start

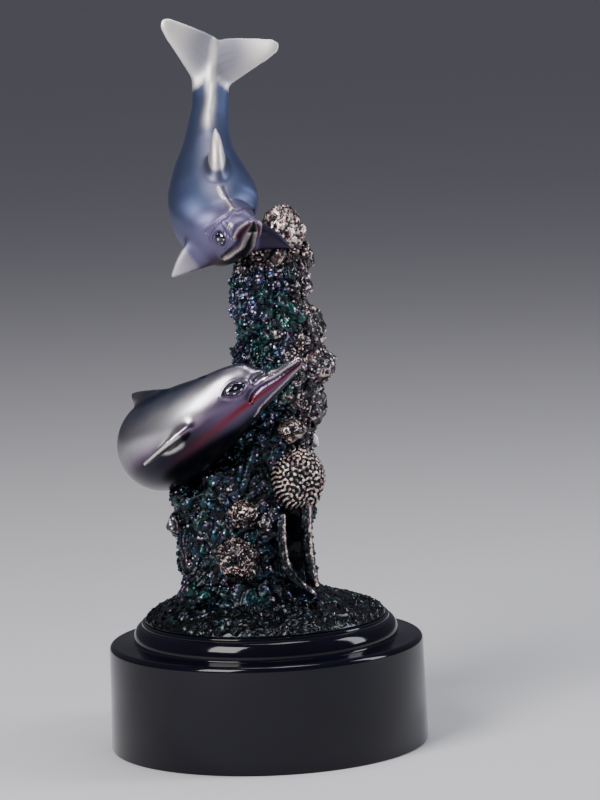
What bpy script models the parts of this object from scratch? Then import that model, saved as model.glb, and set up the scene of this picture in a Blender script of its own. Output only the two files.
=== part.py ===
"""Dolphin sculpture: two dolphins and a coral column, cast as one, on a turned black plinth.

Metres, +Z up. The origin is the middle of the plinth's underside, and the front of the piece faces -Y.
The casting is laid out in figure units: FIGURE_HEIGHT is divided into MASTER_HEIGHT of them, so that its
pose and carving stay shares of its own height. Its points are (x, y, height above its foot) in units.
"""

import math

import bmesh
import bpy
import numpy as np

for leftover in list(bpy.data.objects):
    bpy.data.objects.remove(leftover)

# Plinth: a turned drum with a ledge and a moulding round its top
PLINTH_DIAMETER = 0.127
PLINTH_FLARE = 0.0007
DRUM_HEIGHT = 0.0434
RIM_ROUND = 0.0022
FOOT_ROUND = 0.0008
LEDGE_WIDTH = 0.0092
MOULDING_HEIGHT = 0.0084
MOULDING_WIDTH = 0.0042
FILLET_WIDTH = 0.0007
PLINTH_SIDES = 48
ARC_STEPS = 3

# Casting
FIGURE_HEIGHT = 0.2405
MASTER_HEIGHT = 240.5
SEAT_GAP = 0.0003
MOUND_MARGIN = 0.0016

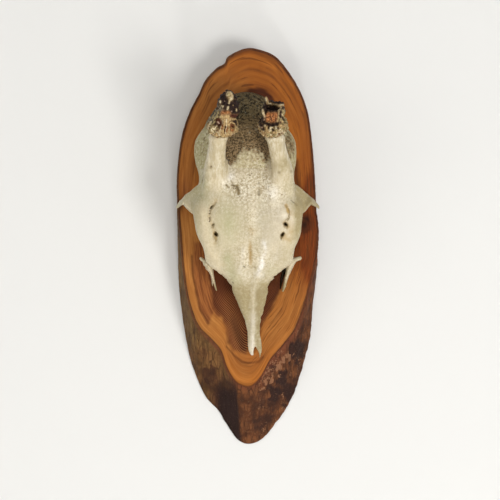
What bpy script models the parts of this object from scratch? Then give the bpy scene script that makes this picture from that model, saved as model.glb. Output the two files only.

end

## DIRECTIONS FOR THIS TASK
Can you reproduce all the material exactly?

## REPLY
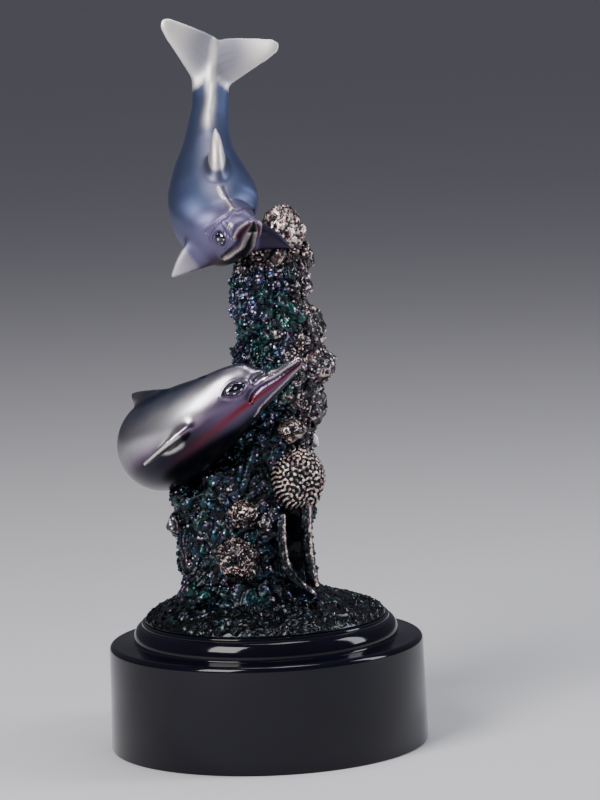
What bpy script models the parts of this object from scratch? Then import that model, saved as model.glb, and set up the scene of this picture in a Blender script of its own. Output only the two files.
=== part.py ===
"""Dolphin sculpture: two dolphins and a coral column, cast as one, on a turned black plinth.

Metres, +Z up. The origin is the middle of the plinth's underside, and the front of the piece faces -Y.
The casting is laid out in figure units: FIGURE_HEIGHT is divided into MASTER_HEIGHT of them, so that its
pose and carving stay shares of its own height. Its points are (x, y, height above its foot) in units.
"""

import math

import bmesh
import bpy
import numpy as np

for leftover in list(bpy.data.objects):
    bpy.data.objects.remove(leftover)

# Plinth: a turned drum with a ledge and a moulding round its top
PLINTH_DIAMETER = 0.127
PLINTH_FLARE = 0.0007
DRUM_HEIGHT = 0.0434
RIM_ROUND = 0.0022
FOOT_ROUND = 0.0008
LEDGE_WIDTH = 0.0092
MOULDING_HEIGHT = 0.0084
MOULDING_WIDTH = 0.0042
FILLET_WIDTH = 0.0007
PLINTH_SIDES = 48
ARC_STEPS = 3

# Casting
FIGURE_HEIGHT = 0.2405
MASTER_HEIGHT = 240.5
SEAT_GAP = 0.0003
MOUND_MARGIN = 0.0016

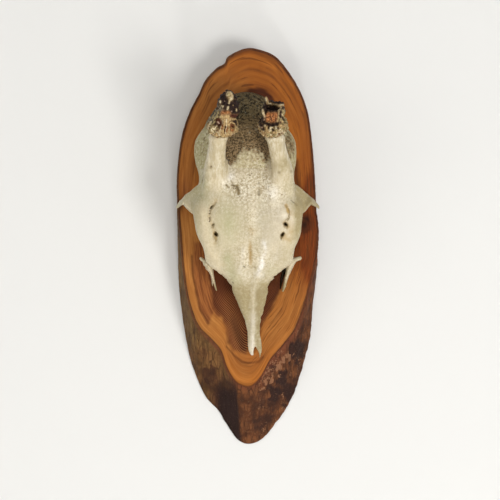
What bpy script models the parts of this object from scratch? Then give the bpy scene script that makes this picture from that model, saved as model.glb. Output the two files only.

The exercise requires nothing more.